Green leader Elizabeth May, whose party is polling better on the national stage than ever before, said Friday that a law requiring Canada’s emissions to be “net zero” by mid-century is the least the country can aim for.

NDP leader Jagmeet Singh wants to cut Canada’s emissions in half by 2030, a more ambitious goal than the Liberals have set.

Conservative leader Andrew Scheer — who is to unveil his much-anticipated climate plan June 19 — hasn’t yet said how he will meet Canada’s existing emissions targets, and has been somewhat coy about whether he intends to meet them at all.

But pressure on McKenna to toughen the emissions target isn’t just coming from outside her party.

Toronto Liberal MP Nathaniel Erskine-Smith introduced a private-members bill on June 5 that would enshrine in legislation a goal to get Canada to zero net emissions by 2050.

Erskine-Smith knows his bill will never see the light of debate, introduced as it was in the waning days of this Parliament, but he’s hoping to draw attention to the need for Canada to do a lot more than it’s doing to keep the planet from warming catastrophically.

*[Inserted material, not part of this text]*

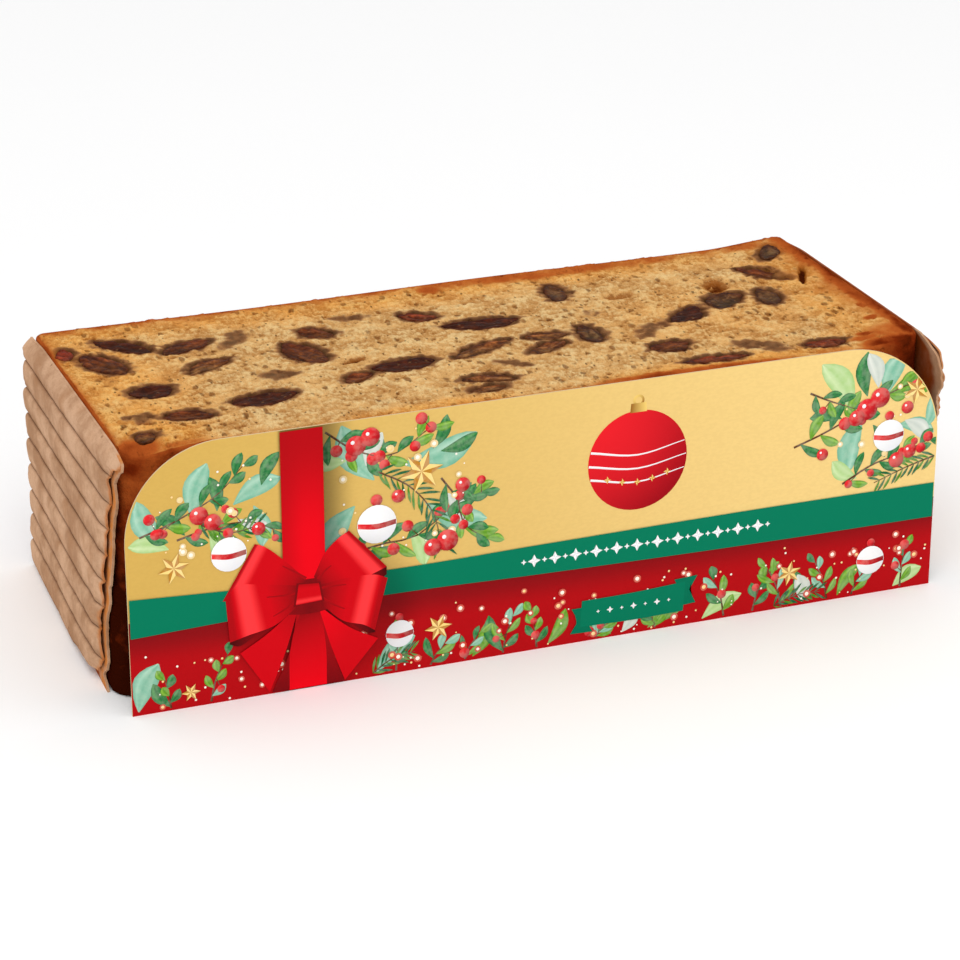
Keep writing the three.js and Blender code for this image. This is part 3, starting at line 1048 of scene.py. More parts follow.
@dataclass
class Loaf:
    """The loaf: rough crumb on its flat cut top, and crust over its sides."""

    left: float = -104.2
    right: float = 106.6
    front: float = 9.0  # behind the card's face
    back: float = 94.4
    height: float = 64.0
    end_rise: float = 1.2
    rise_width: float = 24.0
    unevenness: float = 0.3
    lean_front: float = 4.2
    lean_back: float = 1.0
    side_bulge: float = 0.7
    front_radius: float = 6.0
    back_radius: float = 1.8
    rim: float = 0.9
    base_rim: float = 1.2
    columns: int = 372
    rows: int = 148
    side_rows: int = 31
    rim_rows: int = 4
    socket_gap: float = 0.55  # between a raisin's skin and the crumb under it
    cover: float = 0.8  # crumb this thick hides a raisin
    juice_reach: float = 2.8
    faintest: float = 1.65  # hidden raisins deeper than this hardly show
    slump: float = 2.6  # how far the front left corner has sunk
    lip: float = 0.12  # least thickness of the crumb over a raisin's edge
    tear: float = 1.5  # depth of the torn places
    bound: float = 0.35  # how far the crumb may rise above the cut
    unset: float = 99.0  # a distance beyond every mask's reach

    @property
    def middle(self) -> tuple[float, float]:
        """Middle of the loaf in x and y."""
        return (self.left + self.right) / 2, (self.front + self.back) / 2 + CARD_FACE

    @property
    def half(self) -> tuple[float, float]:
        """Half the loaf's length and depth."""
        return (self.right - self.left) / 2, (self.back - self.front) / 2

    def top_at(self, x: np.ndarray, y: np.ndarray) -> np.ndarray:
        """Height of the cut top at each place."""
        along = smooth(self.right - self.rise_width, self.right, x)
        return self.height + self.end_rise * along + self.unevenness * ripple(x / 19, y / 13, 0.7)

    def lean_at(self, depth: np.ndarray, reach: float) -> np.ndarray:
        """How far the left end leans out at each depth, up to a depth of reach."""
        return self.lean_front + (self.lean_back - self.lean_front) * np.clip(depth / reach, 0, 1)

    def levels(self) -> list[tuple[float, float]]:
        """How far each ring below the top stands out from the top's edge, and its height.

        Returns:
            Distance out and height of each ring, from the top down.
        """
        rounding = [math.pi / 2 * i / self.rim_rows for i in range(1, self.rim_rows + 1)]
        rings = [(self.rim * math.sin(a), self.height - self.rim * (1 - math.cos(a))) for a in rounding]
        start = self.height - self.rim
        for i in range(1, self.side_rows + 1):
            rings.append((self.rim, start + (self.base_rim - start) * i / self.side_rows))
        rings.append((self.rim - 0.3 * self.base_rim, 0.3 * self.base_rim))
        rings.append((self.rim - self.base_rim, 0.0))
        return rings

    def blank(self) -> Piece:
        """A grid as large as the top, whose border is drawn down to the base ring by ring.

        Returns:
            The closed blank.
        """
        piece, s, t = grid("loaf", self.columns, self.rows)
        half_x, half_y = self.half
        x = (2 * s - 1) * (half_x - self.rim)
        y = (2 * t - 1) * (half_y - self.rim)
        set_points(piece, np.column_stack([x, y, np.full_like(x, self.height)]))
        choose(piece)
        bpy.ops.object.mode_set(mode="EDIT")
        bpy.ops.mesh.select_mode(type="EDGE")
        bpy.ops.mesh.select_all(action="DESELECT")
        bpy.ops.mesh.select_non_manifold()
        above = self.height
        for _, level in self.levels():
            bpy.ops.mesh.extrude_edges_move(TRANSFORM_OT_translate={"value": (0, 0, (level - above) * MM)})
            above = level
        bpy.ops.mesh.edge_face_add()
        bpy.ops.object.mode_set(mode="OBJECT")
        face_out(piece)
        return piece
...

“We have made some meaningful progress but to meet our international, generational and moral obligations to tackle climate change we need greater ambition,” he said. “I hope to see this in our platform going forward. In the end I hope to see it in all parties’ platforms.”

Last fall, the United Nations Intergovernmental Panel on Climate Change warned that if the nations of the world do not seriously step up action within the next decade, the planet will pass a point of no return on climate change.

The Paris climate-change agreement has every country in the world pledged to cut its emissions to help keep the planet from warming up much more than 1.5 C, compared to preindustrial times. By 2016, the world had already warmed up by 1 C, and it will hit 1.5 C by 2040 without drastic action. For countries such as Canada, the report said, emissions need to be cut 45 per cent from 2005 levels by 2030, and to zero by 2050.